Assuming that the document of indebtedness was voluntarily returned to the debtor, the question at issue would be, Whether the debt was legally renounced, and if the creditor has thereby waived his right to recover the amount from the defendant debtor?

The first paragraph of article 1187 of the Civil Code [and articles 1188 and 1189] provide that —

A remission may be made either expressly or by implication.

ART. 1188. The surrender, made voluntarily by a creditor to his debtor, of a private instrument proving a credit, implies the renunciation of the action which the former had against the latter.

If in order to invalidate this renunciation, it should be claimed that it is illegal, the debtor and his heirs may support it by proving that the delivery of the instrument was made by virtue of the payment of the debt.

ART. 1189. Whenever the private instrument from which the debt appears should be in the possession of the debtor, it shall be presumed that the creditor delivered it of his own will, unless the contrary is proven.

It is an unquestionable fact, duly proven at the trial, that the instrument proving the debt now claimed passed to the possession of the debtor and for this reason, unless the contrary be proven, it must be presumed, in accordance with the provisions of law, that the delivery of the instrument was voluntarily made, and that this fact implies a renunciation of the action which the creditor had for the recovery of his credit. It should be noted that the document returned to the debtor is of a private nature, the only case subject to the provisions of the above-quoted articles of the Civil Code, so that a tacit renunciation of the debt may be presumed, in the absence of proof that the document was delivered for some other reason than a gratuitous waiver of the debt and the complete extinction of the obligation to pay.
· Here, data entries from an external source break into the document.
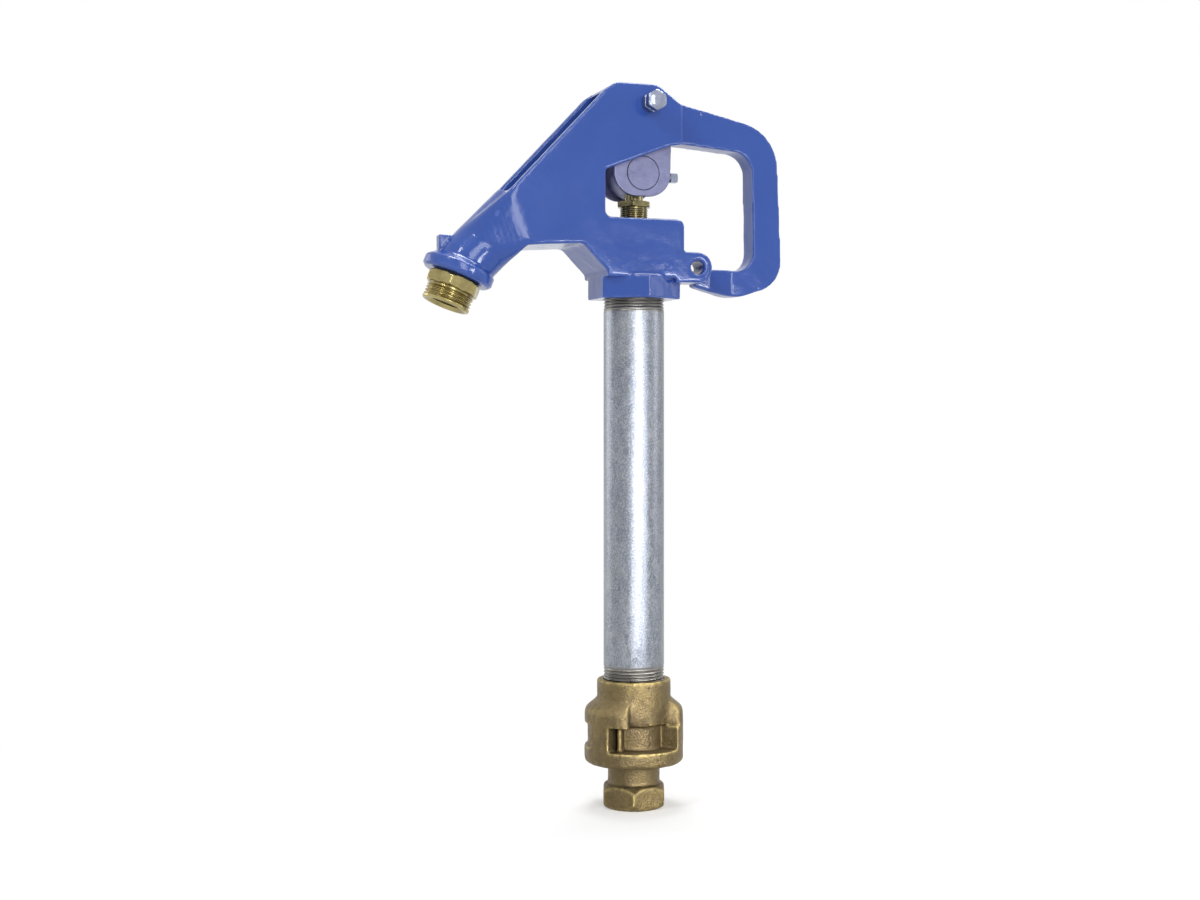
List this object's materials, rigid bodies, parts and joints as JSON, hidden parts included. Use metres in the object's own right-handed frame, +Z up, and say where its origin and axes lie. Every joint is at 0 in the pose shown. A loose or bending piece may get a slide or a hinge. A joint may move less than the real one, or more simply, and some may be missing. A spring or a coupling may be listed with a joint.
{
  "type": "garden standpipe",
  "caption": "Lever-operated frost-proof garden standpipe: cast head with downturned hose spout, D-shaped lifting lever, galvanised riser and a brass foot valve that drains when shut.",
  "frame": {"origin": "on the riser's axis, at the bottom face of the inlet", "axes": "+Z up along the riser, -X towards the spout, +X towards the lever's handle, -Y towards the side with the pivot bolt's head"},
  "size_m": [0.2583, 0.0767, 0.4987],
  "materials": {
    "blue_enamel": "glossy blue enamel over rough cast iron",
    "plated_steel": "bright zinc plating",
    "link_steel": "satin plated steel plate",
    "turned_brass": "turned yellow brass",
    "cast_brass": "sand-cast brass, rough and dull",
    "galvanised_steel": "hot-dip galvanised with spangle",
    "black_rubber": "moulded black rubber"
  },
  "bodies": {
    "standpipe": {"head_casting": "blue_enamel", "pivot_bolt": "plated_steel", "pivot_jam_nut": "plated_steel", "pivot_lock_washer": "plated_steel", "pivot_rear_washer": "plated_steel", "pivot_rear_nut": "plated_steel", "packing_nut": "turned_brass", "packing_rings": "black_rubber", "packing_washer": "turned_brass", "hose_nozzle": "turned_brass", "nozzle_gasket": "black_rubber", "riser_pipe": "galvanised_steel", "valve_body": "cast_brass", "valve_seat": "turned_brass"},
    "lever": {"lever": "blue_enamel", "lever_bush": "turned_brass", "link_pin": "link_steel"},
    "operating_rod": {"crosshead": "link_steel", "crosshead_set_screw": "plated_steel", "operating_stem": "turned_brass", "rod_coupling": "turned_brass", "pull_rod": "plated_steel", "plunger_body": "turned_brass", "plunger_seals": "black_rubber", "plunger_rubber": "black_rubber", "plunger_washer": "turned_brass", "plunger_screw": "turned_brass", "plunger_lock_nut": "turned_brass"},
    "link": {"link_plate_front": "link_steel", "link_plate_rear": "link_steel"}
  },
  "joints": [
    {"name": "lever_lift", "type": "hinge", "parent": "standpipe", "child": "lever", "pos_m": [0.0028, 0, 0.4857], "axis": [0, -1, 0], "range_deg": [0, 60]},
    {"name": "rod_rise", "type": "slide", "parent": "standpipe", "child": "operating_rod", "axis": [0, 0, 1], "range_m": [0, 0.02064]},
    {"name": "link_swing", "type": "hinge", "parent": "operating_rod", "child": "link", "pos_m": [0, 0, 0.4385], "axis": [0, 1, 0], "range_deg": [0, 17.6]}
  ],
  "couplings": [
    {"joint": "rod_rise", "follows": "lever_lift", "m_per_rad": 0.019702},
    {"joint": "link_swing", "follows": "lever_lift", "ratio": 0.29312}
  ]
}
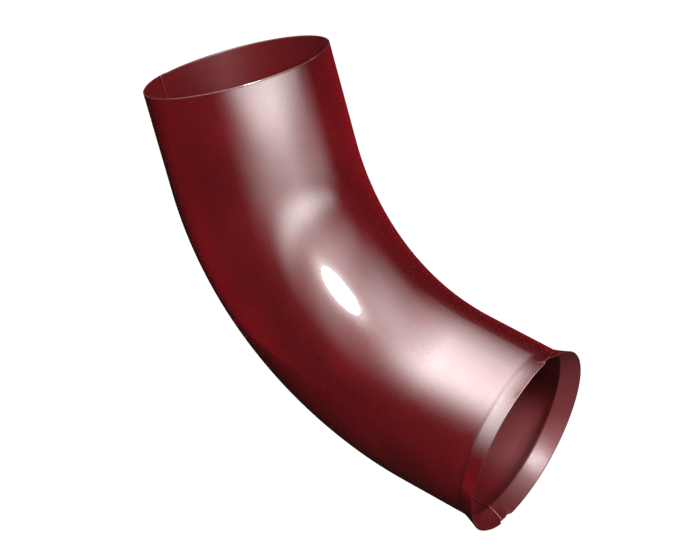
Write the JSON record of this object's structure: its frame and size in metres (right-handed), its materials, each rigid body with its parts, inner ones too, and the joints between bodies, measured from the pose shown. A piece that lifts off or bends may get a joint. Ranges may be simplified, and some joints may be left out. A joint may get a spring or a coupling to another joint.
{
  "type": "downspout elbow",
  "caption": "Round sheet-steel downspout elbow of two half-shells joined by lock seams, plain inlet end, tapered bend, flared outlet lip, dark wine red.",
  "frame": {"origin": "centre of the inlet end's rim, on the inlet's axis: the mount named inlet", "axes": "+Z runs out of the inlet along its axis, and is up as the elbow hangs on a downpipe. The pipe goes down -Z and bends towards +X, so XZ is the bend's plane. Near half-shell at -Y, far half-shell at +Y"},
  "size_m": [0.1978, 0.1034, 0.259],
  "materials": {
    "near_half_paint": "high gloss coil coating, dark wine red",
    "far_half_paint": "high gloss coil coating, dark wine red"
  },
  "bodies": {
    "root": {"near_half_shell": "near_half_paint", "far_half_shell": "far_half_paint"}
  },
  "joints": []
}
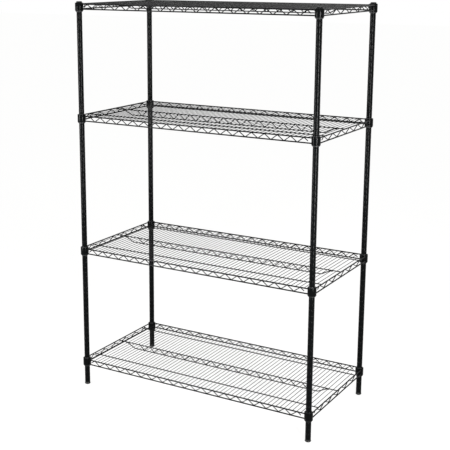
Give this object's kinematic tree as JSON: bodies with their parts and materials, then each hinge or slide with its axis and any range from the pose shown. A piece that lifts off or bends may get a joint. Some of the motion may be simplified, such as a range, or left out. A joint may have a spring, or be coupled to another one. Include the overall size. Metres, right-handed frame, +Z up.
{
  "type": "wire shelving rack",
  "caption": "Free-standing wire shelving rack: welded wire shelves wedged on split sleeves along grooved round posts, with levelling feet",
  "frame": {"origin": "on the floor, at the centre of the footprint", "axes": "+Z up along the posts, +X along the long side to the right, +Y to the back"},
  "size_m": [1.2192, 0.6096, 1.8442],
  "materials": {
    "coated_steel": "black epoxy powder coat, semi-gloss",
    "moulded_plastic": "moulded black plastic, satin",
    "foot_steel": "blackened steel, satin"
  },
  "bodies": {
    "posts_and_sleeves": {"post_front_left": "coated_steel", "cap_front_left": "moulded_plastic", "foot_socket_front_left": "moulded_plastic", "post_front_right": "coated_steel", "cap_front_right": "moulded_plastic", "foot_socket_front_right": "moulded_plastic", "post_back_left": "coated_steel", "cap_back_left": "moulded_plastic", "foot_socket_back_left": "moulded_plastic", "post_back_right": "coated_steel", "cap_back_right": "moulded_plastic", "foot_socket_back_right": "moulded_plastic", "sleeve_bottom_front_left_front_half": "moulded_plastic", "sleeve_bottom_front_left_back_half": "moulded_plastic", "sleeve_bottom_front_right_front_half": "moulded_plastic", "sleeve_bottom_front_right_back_half": "moulded_plastic", "sleeve_bottom_back_left_front_half": "moulded_plastic", "sleeve_bottom_back_left_back_half": "moulded_plastic", "sleeve_bottom_back_right_front_half": "moulded_plastic", "sleeve_bottom_back_right_back_half": "moulded_plastic", "sleeve_lower_front_left_front_half": "moulded_plastic", "sleeve_lower_front_left_back_half": "moulded_plastic", "sleeve_lower_front_right_front_half": "moulded_plastic", "sleeve_lower_front_right_back_half": "moulded_plastic", "sleeve_lower_back_left_front_half": "moulded_plastic", "sleeve_lower_back_left_back_half": "moulded_plastic", "sleeve_lower_back_right_front_half": "moulded_plastic", "sleeve_lower_back_right_back_half": "moulded_plastic", "sleeve_upper_front_left_front_half": "moulded_plastic", "sleeve_upper_front_left_back_half": "moulded_plastic", "sleeve_upper_front_right_front_half": "moulded_plastic", "sleeve_upper_front_right_back_half": "moulded_plastic", "sleeve_upper_back_left_front_half": "moulded_plastic", "sleeve_upper_back_left_back_half": "moulded_plastic", "sleeve_upper_back_right_front_half": "moulded_plastic", "sleeve_upper_back_right_back_half": "moulded_plastic", "sleeve_top_front_left_front_half": "moulded_plastic", "sleeve_top_front_left_back_half": "moulded_plastic", "sleeve_top_front_right_front_half": "moulded_plastic", "sleeve_top_front_right_back_half": "moulded_plastic", "sleeve_top_back_left_front_half": "moulded_plastic", "sleeve_top_back_left_back_half": "moulded_plastic", "sleeve_top_back_right_front_half": "moulded_plastic", "sleeve_top_back_right_back_half": "moulded_plastic"},
    "bottom_shelf": {"shelf_bottom": "coated_steel"},
    "lower_shelf": {"shelf_lower": "coated_steel"},
    "upper_shelf": {"shelf_upper": "coated_steel"},
    "top_shelf": {"shelf_top": "coated_steel"},
    "front_left_foot": {"foot_front_left": "foot_steel"},
    "front_right_foot": {"foot_front_right": "foot_steel"},
    "back_left_foot": {"foot_back_left": "foot_steel"},
    "back_right_foot": {"foot_back_right": "foot_steel"}
  },
  "joints": [
    {"name": "bottom_shelf_lift", "type": "slide", "parent": "posts_and_sleeves", "child": "bottom_shelf", "axis": [0, 0, 1], "range_m": [0, 0.515]},
    {"name": "lower_shelf_lift", "type": "slide", "parent": "posts_and_sleeves", "child": "lower_shelf", "axis": [0, 0, 1], "range_m": [0, 0.592]},
    {"name": "upper_shelf_lift", "type": "slide", "parent": "posts_and_sleeves", "child": "upper_shelf", "axis": [0, 0, 1], "range_m": [0, 0.465]},
    {"name": "top_shelf_lift", "type": "slide", "parent": "posts_and_sleeves", "child": "top_shelf", "axis": [0, 0, 1], "range_m": [0, 0.1]},
    {"name": "front_left_foot_levelling", "type": "slide", "parent": "posts_and_sleeves", "child": "front_left_foot", "axis": [0, 0, -1], "range_m": [0, 0.02]},
    {"name": "front_right_foot_levelling", "type": "slide", "parent": "posts_and_sleeves", "child": "front_right_foot", "axis": [0, 0, -1], "range_m": [0, 0.02]},
    {"name": "back_left_foot_levelling", "type": "slide", "parent": "posts_and_sleeves", "child": "back_left_foot", "axis": [0, 0, -1], "range_m": [0, 0.02]},
    {"name": "back_right_foot_levelling", "type": "slide", "parent": "posts_and_sleeves", "child": "back_right_foot", "axis": [0, 0, -1], "range_m": [0, 0.02]}
  ]
}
The doctrine established by the supreme court of Spain, when applying the above-mentioned articles of the Civil Code, confirms the rule laid down. Among others, the court in the decision of the 19th of October, 1897, states that —

In order that the presumption juris tantum established by this article (1189) may be applicable, it is necessary as the preceding one (1188) provides, that the delivery of the private document proving the credit, made by the creditor to the debtor, be a voluntarily act of the former.

It has already been said that, according to article 1189 of the code, the possession by the debtor of a private document proving a debt supposes and creates the presumption that the creditor delivered it voluntarily, unless the contrary is proven, and no such proof has been offered by the plaintiff upon whom the burden rests to destroy the said presumption.
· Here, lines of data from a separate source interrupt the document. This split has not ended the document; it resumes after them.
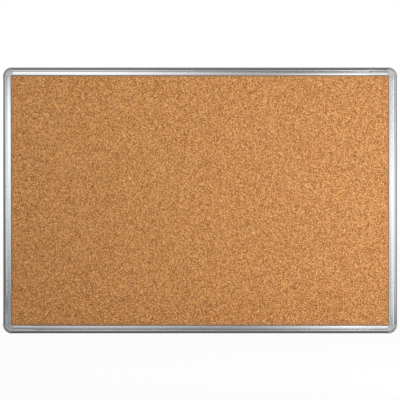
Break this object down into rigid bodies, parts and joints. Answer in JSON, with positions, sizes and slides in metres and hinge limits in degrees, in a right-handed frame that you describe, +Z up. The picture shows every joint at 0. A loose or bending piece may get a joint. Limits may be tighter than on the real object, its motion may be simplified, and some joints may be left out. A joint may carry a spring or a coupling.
{
  "type": "cork board",
  "caption": "Wall-hung cork notice board: a pinnable panel in rounded aluminium rails, with silver corner caps that pull off over the fixing screws.",
  "frame": {"origin": "the middle of the board in the plane of the wall, where its back rests", "axes": "+X to the right as one faces the board, +Y into the wall, +Z up; the cork faces -Y"},
  "size_m": [0.9244, 0.0154, 0.6244],
  "materials": {
    "anodised_aluminium": "satin natural anodised, with fine lines along the rail",
    "cap_plastic": "silver-grey moulded, satin",
    "joiner_plastic": "dark grey moulded, matt",
    "cork": "fine granulated cork, sanded",
    "softboard": "soft pressed fibre",
    "hardboard": "pressed hardboard",
    "zinc_plated_steel": "bright zinc plate"
  },
  "bodies": {
    "board": {"backing_board": "hardboard", "core_board": "softboard", "cork_sheet": "cork", "rail_top": "anodised_aluminium", "rail_screw_top_a": "zinc_plated_steel", "rail_screw_top_b": "zinc_plated_steel", "rail_right": "anodised_aluminium", "rail_screw_right_a": "zinc_plated_steel", "rail_screw_right_b": "zinc_plated_steel", "rail_bottom": "anodised_aluminium", "rail_screw_bottom_a": "zinc_plated_steel", "rail_screw_bottom_b": "zinc_plated_steel", "rail_left": "anodised_aluminium", "rail_screw_left_a": "zinc_plated_steel", "rail_screw_left_b": "zinc_plated_steel", "corner_joiner_top_right": "joiner_plastic", "corner_joiner_bottom_right": "joiner_plastic", "corner_joiner_bottom_left": "joiner_plastic", "corner_joiner_top_left": "joiner_plastic"},
    "cap_top_right": {"corner_cap_top_right": "cap_plastic"},
    "cap_bottom_right": {"corner_cap_bottom_right": "cap_plastic"},
    "cap_bottom_left": {"corner_cap_bottom_left": "cap_plastic"},
    "cap_top_left": {"corner_cap_top_left": "cap_plastic"}
  },
  "joints": [
    {"name": "cap_top_right_pull", "type": "slide", "parent": "board", "child": "cap_top_right", "axis": [0, -1, 0], "range_m": [0, 0.02]},
    {"name": "cap_bottom_right_pull", "type": "slide", "parent": "board", "child": "cap_bottom_right", "axis": [0, -1, 0], "range_m": [0, 0.02]},
    {"name": "cap_bottom_left_pull", "type": "slide", "parent": "board", "child": "cap_bottom_left", "axis": [0, -1, 0], "range_m": [0, 0.02]},
    {"name": "cap_top_left_pull", "type": "slide", "parent": "board", "child": "cap_top_left", "axis": [0, -1, 0], "range_m": [0, 0.02]}
  ]
}
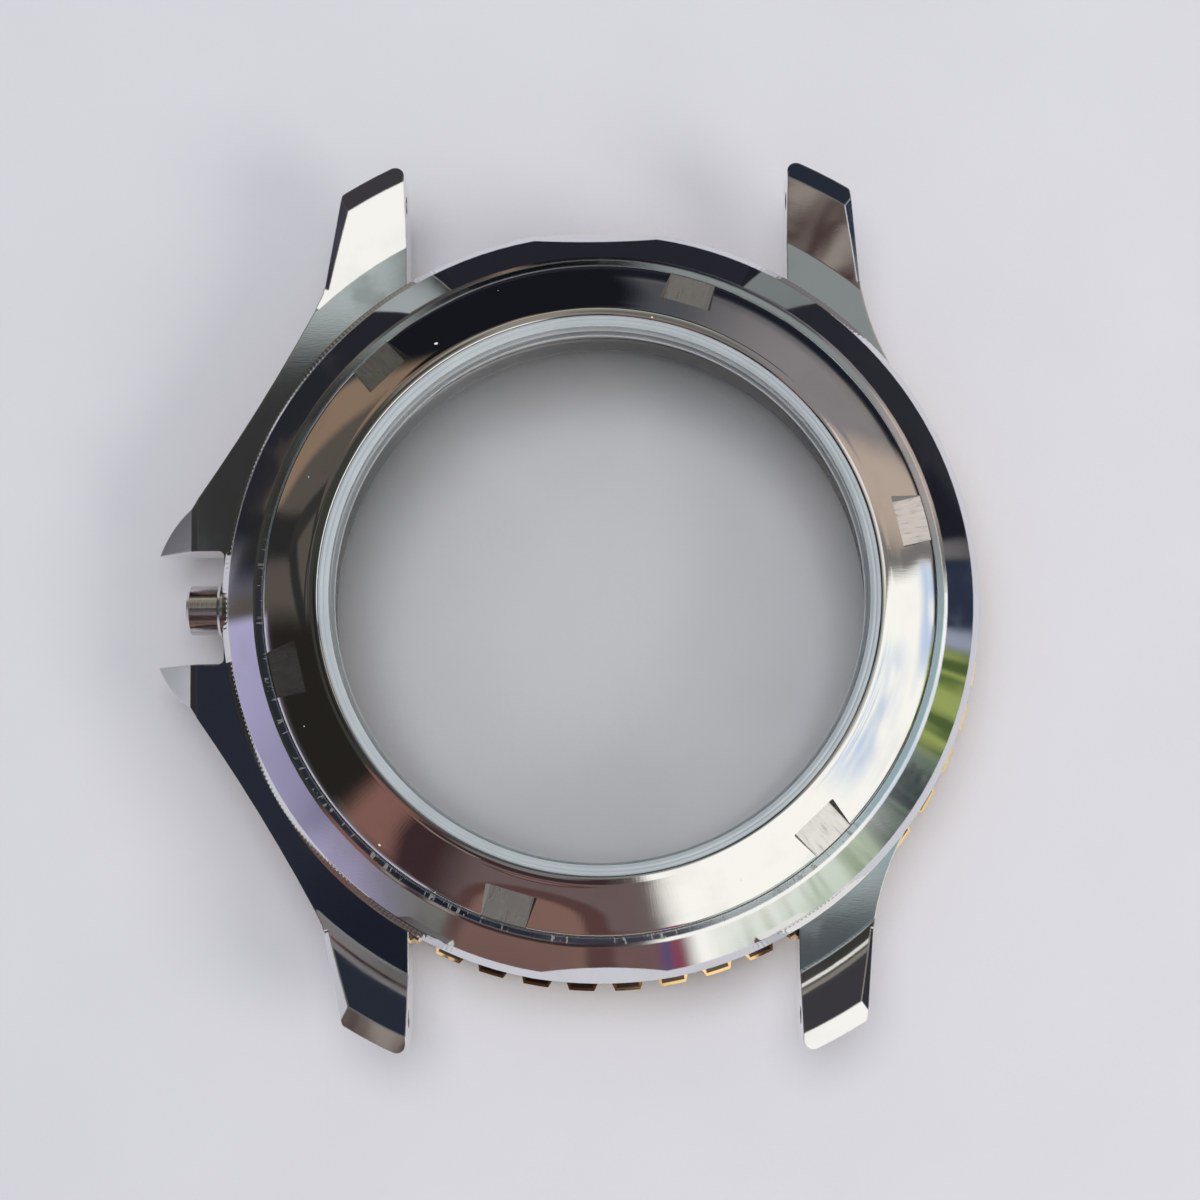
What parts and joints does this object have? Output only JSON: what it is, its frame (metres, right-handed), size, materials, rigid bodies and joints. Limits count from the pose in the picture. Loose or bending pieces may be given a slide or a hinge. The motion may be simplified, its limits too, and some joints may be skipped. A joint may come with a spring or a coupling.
{
  "type": "empty watch case",
  "caption": "Round divers' watch case with four lugs, crown guards, crown tube, one-way turning bezel and screw-down glazed back; it holds no movement.",
  "frame": {"origin": "centre of the front crystal's outer face, on which the case lies", "axes": "+Z out of the case back, +Y towards the lugs at twelve, the crown tube points to -X"},
  "size_m": [0.0434, 0.0458, 0.0125],
  "materials": {
    "steel": "mirror polished stainless steel",
    "back_steel": "polished stainless steel with milled notch floors",
    "tube_steel": "turned stainless steel",
    "bezel_gold": "gold plated, polished",
    "insert_black": "black anodised with a printed minute scale",
    "lume": "luminous paste",
    "adhesive": "double-sided film",
    "spring_steel": "drawn spring steel",
    "clear_glass": "clear mineral glass",
    "nylon": "translucent pale nylon",
    "black_rubber": "matte",
    "chapter_steel": "satin steel"
  },
  "bodies": {
    "case": {"mid_case": "steel", "crown_tube": "tube_steel", "crown_tube_seal": "black_rubber", "front_crystal": "clear_glass", "crystal_gasket": "nylon", "chapter_ring": "chapter_steel", "bezel_snap_wire": "spring_steel", "bezel_dust_gasket": "black_rubber", "bezel_click_spring": "spring_steel", "click_spring_pins": "spring_steel"},
    "bezel": {"bezel_ring": "bezel_gold", "bezel_insert": "insert_black", "insert_adhesive": "adhesive", "bezel_pip": "lume"},
    "back_seal": {"case_back_seal": "black_rubber"},
    "back": {"case_back_ring": "back_steel", "back_window": "clear_glass", "window_gasket": "nylon"}
  },
  "joints": [
    {"name": "bezel_turn", "type": "hinge", "parent": "case", "child": "bezel", "pos_m": [0, 0, 0.0021], "axis": [0, 0, 1], "continuous": true},
    {"name": "back_lift", "type": "slide", "parent": "case", "child": "back_seal", "axis": [0, 0, 1], "range_m": [0, 0.0015]},
    {"name": "back_turn", "type": "hinge", "parent": "back_seal", "child": "back", "pos_m": [0, 0, 0.00925], "axis": [0, 0, 1], "range_deg": [0, 1080]}
  ],
  "couplings": [
    {"joint": "back_lift", "follows": "back_turn", "m_per_rad": 0.000079577}
  ]
}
Article 1250 of the Civil Code provides:

Presumptions established by law exempt those favored thereby from producing any further proof.

And article 1251 of the same code reads:

Presumptions established by law may be destroyed by proof to the contrary, except in the cases in which it is expressly prohibited.
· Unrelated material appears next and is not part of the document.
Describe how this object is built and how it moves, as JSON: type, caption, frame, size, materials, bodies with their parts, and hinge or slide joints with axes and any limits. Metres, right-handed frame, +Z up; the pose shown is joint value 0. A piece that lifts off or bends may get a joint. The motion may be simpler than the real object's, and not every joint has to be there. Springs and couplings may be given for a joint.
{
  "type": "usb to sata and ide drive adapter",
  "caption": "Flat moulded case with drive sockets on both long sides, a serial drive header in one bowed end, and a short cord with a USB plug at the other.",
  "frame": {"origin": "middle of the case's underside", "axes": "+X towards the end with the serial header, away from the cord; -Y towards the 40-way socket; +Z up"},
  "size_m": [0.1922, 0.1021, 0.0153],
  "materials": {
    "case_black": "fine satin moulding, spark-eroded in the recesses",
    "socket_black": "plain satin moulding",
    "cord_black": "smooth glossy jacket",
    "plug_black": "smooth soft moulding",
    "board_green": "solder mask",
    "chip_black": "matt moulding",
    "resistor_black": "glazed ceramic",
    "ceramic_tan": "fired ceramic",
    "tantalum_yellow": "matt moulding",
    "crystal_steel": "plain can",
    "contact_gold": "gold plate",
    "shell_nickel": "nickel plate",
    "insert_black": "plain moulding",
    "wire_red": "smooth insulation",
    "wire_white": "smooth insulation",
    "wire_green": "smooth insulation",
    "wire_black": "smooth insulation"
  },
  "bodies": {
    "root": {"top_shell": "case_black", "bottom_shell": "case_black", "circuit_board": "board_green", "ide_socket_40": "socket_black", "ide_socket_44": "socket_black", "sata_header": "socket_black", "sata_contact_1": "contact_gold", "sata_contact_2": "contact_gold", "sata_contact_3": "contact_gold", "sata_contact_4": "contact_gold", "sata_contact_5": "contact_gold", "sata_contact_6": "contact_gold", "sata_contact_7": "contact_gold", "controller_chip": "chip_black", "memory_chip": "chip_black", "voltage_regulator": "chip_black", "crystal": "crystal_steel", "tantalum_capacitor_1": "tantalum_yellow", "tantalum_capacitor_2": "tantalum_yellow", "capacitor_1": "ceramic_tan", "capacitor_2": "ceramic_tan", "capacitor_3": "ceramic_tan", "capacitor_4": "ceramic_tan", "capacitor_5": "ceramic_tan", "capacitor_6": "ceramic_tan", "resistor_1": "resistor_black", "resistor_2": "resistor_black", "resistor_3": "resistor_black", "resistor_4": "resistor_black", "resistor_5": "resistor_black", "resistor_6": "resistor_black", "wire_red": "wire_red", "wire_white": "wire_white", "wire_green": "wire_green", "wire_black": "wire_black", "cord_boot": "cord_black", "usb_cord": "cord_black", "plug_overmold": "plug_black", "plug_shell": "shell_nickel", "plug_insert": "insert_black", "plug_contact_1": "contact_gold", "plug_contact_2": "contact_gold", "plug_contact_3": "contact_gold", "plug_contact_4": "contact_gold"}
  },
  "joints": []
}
Therefore, considering that the delivery of the document, made by the plaintiff's wife to the defendant Masa, through Luis Ocseña, was approved, though tacitly, by the said plaintiff creditor, for the reasons stated in the judgment appealed from, and no proof appearing in the record that the delivery of the document was not voluntarily made, it appears from the whole of the foregoing that the debt now claimed was remitted for reasons of gratitude and in acknowledgment of the services rendered by the debtor to the plaintiff creditor, and that the latter has implicitly waived its recovery, and if thereafter he filed a complaint against the defendant it was evidently due to some trouble which subsequently arose between them, thus putting an end to a long friendship which existed between them.

In view of the foregoing, and accepting the conclusions of the judgment appealed from, it is our opinion that the same should be affirmed, with the costs of this instance against the appellant. So ordered.

Arellano, C.J., Mapa, Johnson, Carson, Willard, and Tracey, JJ., concur.